What is usually not included

Even a well-equipped camper rental will not include everything.

Fuel is typically not included. Campsite fees are usually separate. Many rentals charge extra for add-ons like Wi-Fi devices, camping tables and chairs, extra drivers, child seats, GPS units, and premium insurance packages. Some companies also treat bedding, towels, or heater use as extras rather than part of the base rate.

This does not automatically make a rental poor value. It depends on how transparent the pricing is. Some travelers want the lowest base rate and only pay for what they use. Others want an all-in setup with fewer decisions.

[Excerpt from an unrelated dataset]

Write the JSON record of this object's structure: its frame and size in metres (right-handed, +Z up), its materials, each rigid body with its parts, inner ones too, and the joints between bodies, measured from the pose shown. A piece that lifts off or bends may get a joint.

Neither approach is wrong, but hidden costs are where frustration starts.

How to tell if a camper is actually ready for your trip

The smartest way to compare rentals is to match the included package to your travel plan.

If you are visiting in summer, staying on paved routes, and traveling as a couple, a simple camper with sleeping gear and a cooking kit may be all you need. If you are traveling with more people, carrying more luggage, or heading toward rougher roads, cabin space, storage, and vehicle capability matter more than a low headline price.

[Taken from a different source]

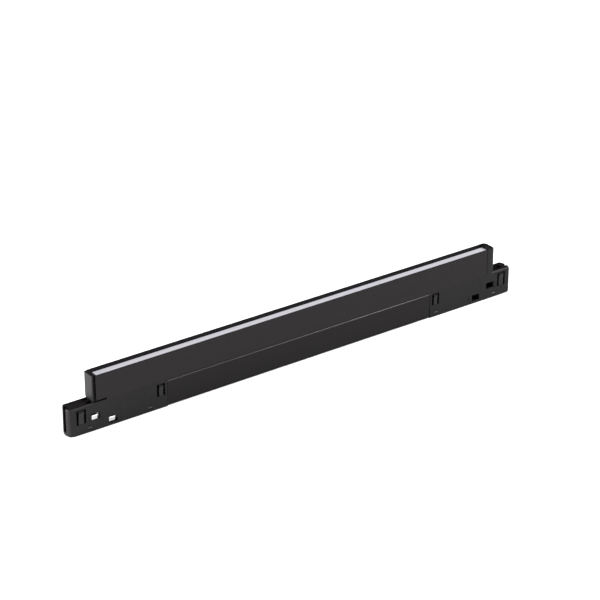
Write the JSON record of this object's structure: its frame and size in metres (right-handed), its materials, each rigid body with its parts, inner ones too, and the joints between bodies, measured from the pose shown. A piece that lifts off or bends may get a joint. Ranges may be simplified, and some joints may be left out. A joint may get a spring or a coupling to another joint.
{
  "type": "clip-in linear LED track light module",
  "caption": "Slim black linear LED module: a light bar with an opal diffuser on a snap-in track base with sprung contacts and latches.",
  "frame": {"origin": "centre of the underside of the track base, on the surface that it stands on", "axes": "+X along the module from the end with the supply contacts to the other end, -Y towards the side with the contacts, +Z towards the lit side of the diffuser"},
  "size_m": [0.3326, 0.0106, 0.0354],
  "materials": {
    "bar_aluminium": "satin black anodised or powder coated aluminium extrusion",
    "channel_aluminium": "satin black coated aluminium channel",
    "black_plastic": "satin black moulded polycarbonate",
    "opal_diffuser": "opal white acrylic, satin, slightly cool",
    "led_board_white": "white solder mask with small yellow LED packages",
    "thermal_tape": "white thermal adhesive tape",
    "clear_film": "milky insulating film",
    "board_green": "green solder mask",
    "terminal_white": "white nylon terminal body",
    "component_black": "moulded epoxy package",
    "capacitor_sleeve": "shrink sleeve",
    "ferrite_grey": "sintered ferrite with a lacquered winding",
    "contact_silver": "nickel plated spring bronze, bright",
    "screw_steel": "zinc plated steel",
    "red_wire": "red silicone insulation",
    "black_wire": "black silicone insulation"
  },
  "bodies": {
    "body": {"light_bar_profile": "bar_aluminium", "bar_end_cap_left": "black_plastic", "bar_end_cap_right": "black_plastic", "diffuser": "opal_diffuser", "led_board": "led_board_white", "thermal_tape": "thermal_tape", "adapter_housing_left": "black_plastic", "adapter_housing_right": "black_plastic", "adapter_cover_left": "black_plastic", "adapter_cover_right": "black_plastic", "adapter_screw_left_outer": "screw_steel", "adapter_screw_left_inner": "screw_steel", "adapter_screw_right_outer": "screw_steel", "adapter_screw_right_inner": "screw_steel", "contact_carrier": "black_plastic", "contact_terminal_upper": "contact_silver", "contact_terminal_lower": "contact_silver", "driver_channel": "channel_aluminium", "insulating_liner": "clear_film", "board_spacer_left": "black_plastic", "board_spacer_right": "black_plastic", "driver_board": "board_green", "input_terminal": "terminal_white", "output_terminal": "terminal_white", "bridge_rectifier": "component_black", "driver_chip": "component_black", "switching_transistor": "component_black", "freewheel_diode": "component_black", "input_capacitor": "capacitor_sleeve", "output_capacitor": "capacitor_sleeve", "filter_choke": "ferrite_grey", "output_choke": "ferrite_grey", "supply_wire_upper": "red_wire", "supply_wire_lower": "black_wire", "led_wire_plus": "red_wire", "led_wire_minus": "black_wire"},
    "latch_left_outer_front": {"latch_left_outer_front": "black_plastic"},
    "latch_left_outer_back": {"latch_left_outer_back": "black_plastic"},
    "latch_left_inner_front": {"latch_left_inner_front": "black_plastic"},
    "latch_left_inner_back": {"latch_left_inner_back": "black_plastic"},
    "latch_right_outer_front": {"latch_right_outer_front": "black_plastic"},
    "latch_right_outer_back": {"latch_right_outer_back": "black_plastic"},
    "latch_right_inner_front": {"latch_right_inner_front": "black_plastic"},
    "latch_right_inner_back": {"latch_right_inner_back": "black_plastic"},
    "contact_upper": {"contact_upper": "contact_silver"},
    "contact_lower": {"contact_lower": "contact_silver"}
  },
  "joints": [
    {"name": "latch_left_outer_front_flex", "type": "hinge", "parent": "body", "child": "latch_left_outer_front", "pos_m": [-0.1578, -0.00425, 0.0069], "axis": [-1, 0, 0], "range_deg": [0, 5], "stiffness_Nm_per_rad": 0.4},
    {"name": "latch_left_outer_back_flex", "type": "hinge", "parent": "body", "child": "latch_left_outer_back", "pos_m": [-0.1578, 0.00425, 0.0069], "axis": [1, 0, 0], "range_deg": [0, 5], "stiffness_Nm_per_rad": 0.4},
    {"name": "latch_left_inner_front_flex", "type": "hinge", "parent": "body", "child": "latch_left_inner_front", "pos_m": [-0.1034, -0.00425, 0.0083], "axis": [-1, 0, 0], "range_deg": [0, 5], "stiffness_Nm_per_rad": 0.4},
    {"name": "latch_left_inner_back_flex", "type": "hinge", "parent": "body", "child": "latch_left_inner_back", "pos_m": [-0.1034, 0.00425, 0.0083], "axis": [1, 0, 0], "range_deg": [0, 5], "stiffness_Nm_per_rad": 0.4},
    {"name": "latch_right_outer_front_flex", "type": "hinge", "parent": "body", "child": "latch_right_outer_front", "pos_m": [0.1578, -0.00425, 0.0069], "axis": [-1, 0, 0], "range_deg": [0, 5], "stiffness_Nm_per_rad": 0.4},
    {"name": "latch_right_outer_back_flex", "type": "hinge", "parent": "body", "child": "latch_right_outer_back", "pos_m": [0.1578, 0.00425, 0.0069], "axis": [1, 0, 0], "range_deg": [0, 5], "stiffness_Nm_per_rad": 0.4},
    {"name": "latch_right_inner_front_flex", "type": "hinge", "parent": "body", "child": "latch_right_inner_front", "pos_m": [0.1034, -0.00425, 0.0083], "axis": [-1, 0, 0], "range_deg": [0, 5], "stiffness_Nm_per_rad": 0.4},
    {"name": "latch_right_inner_back_flex", "type": "hinge", "parent": "body", "child": "latch_right_inner_back", "pos_m": [0.1034, 0.00425, 0.0083], "axis": [1, 0, 0], "range_deg": [0, 5], "stiffness_Nm_per_rad": 0.4},
    {"name": "contact_upper_press", "type": "hinge", "parent": "body", "child": "contact_upper", "pos_m": [-0.1393, -0.0032, 0.0089], "axis": [0, 0, -1], "range_deg": [0, 5], "stiffness_Nm_per_rad": 0.1},
    {"name": "contact_lower_press", "type": "hinge", "parent": "body", "child": "contact_lower", "pos_m": [-0.1277, -0.0032, 0.0042], "axis": [0, 0, -1], "range_deg": [0, 5], "stiffness_Nm_per_rad": 0.1}
  ]
}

Think about your trip in practical terms. Will you cook every day? Do you need heating? Are you comfortable with a compact sleeping area? Are you planning long driving days? Will your route include gravel roads or highland access? The more honest you are about how you travel, the easier it is to tell whether the included package is enough.

A cheap rental stops being cheap if you need to add five extras, sleep badly, or change your route because the vehicle is not suited to it.

The best camper rental in Iceland is the one that covers the essentials clearly, fits the roads you want to drive, and lets you start your trip without extra friction. If the setup looks simple, the pricing is transparent, and the included gear actually supports the way you plan to travel, you are probably looking at the right vehicle.